Ryan Smith, who wrestled with Andulazeez at Red Bank High School, said he was a "swell guy."

"He was an unbelievable nice person," Smith said. "He was honestly one of the funniest guys I've ever met."

Abdulazeez wrestling an opponent

A police officer and a soldier were also wounded in the attack, which was described as a "nightmare" by Mayor Andy Berke.

US Attorney Bill Killian said officials were treating the attacks as an "act of domestic terrorism," though FBI Special Agent in Charge Ed Reinhold said authorities were still investigating a motive.

The shootings began at a recruiting center on Old Lee Highway in Chattanooga where five branches of the military all have adjoining offices. A gunshot rang out around 10:30, said Sgt. 1st Class Robert Dodge, 36, the center leader for US Army recruiting at the center. "Shortly after that, just a few seconds, the shooter began shooting more rounds. We realised it was an actual shooting," he said.

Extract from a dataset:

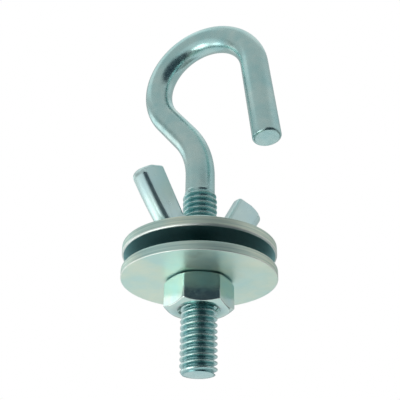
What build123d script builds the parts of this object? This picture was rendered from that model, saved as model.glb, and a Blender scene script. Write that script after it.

Dodge estimated there were 30 to 50 shots fired. He did not see the shooter or a vehicle. The Army recruiting office was not damaged, but doors and glass were damaged at the neighbouring Air Force, Navy and Marine offices, he said. Law enforcement officials told recruiters that the shooter was in a car, stopped in front of the facility, shot at the building and drove off, said Brian Lepley, a spokesman with the US Army Recruiting Command in Fort Knox, Kentucky.